Made some good headway addressing the basics of the setup today. I now have the ground rod by the antenna mast connected to the house ground rod using 4 gauge copper wire. I had a 25 foot length on hand and of course I needed about 27 feet. Back to the hardware store... Then I ran a 6 gauge copper wire from a ground bus bar in my radio room outside via the shortest distance possible and connected it to the ground rod from the mast. I bonded the PSU, Anytone radio (with Zetagi MB+5 mic) and antenna tuner to the ground bus bar. The amp, LP filter and second power meter are not connected.

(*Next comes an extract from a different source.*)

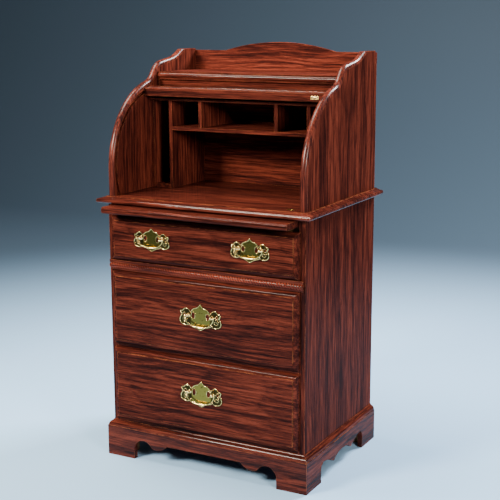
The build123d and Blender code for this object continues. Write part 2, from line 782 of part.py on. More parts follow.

I did not notice any reduction in the noise level but I was able to have several good contacts with California and Texas. Both reported decent signal strength and good, clear modulation. So far, so good. If nothing else I think my station is a lot safer after fixing the mistakes I made in how I had the grounding arranged.

Hopefully tomorrow I will be able to get a bit of time to hook up the second radio and listen to my own signal. Probably should order that dummy load too.

Only after I have everything else sorted will I worry about doing anything related to the amp. I doubt I will be using it with the Q5N2 moving forward.

It was only about 17F and windy outside this afternoon while I was mucking about with the ground wires but at least the sun was out. That's what you call spinning the weather. ;)
I don't know if it holds true for ground wires, but antennas work better if you put them up in bad weather.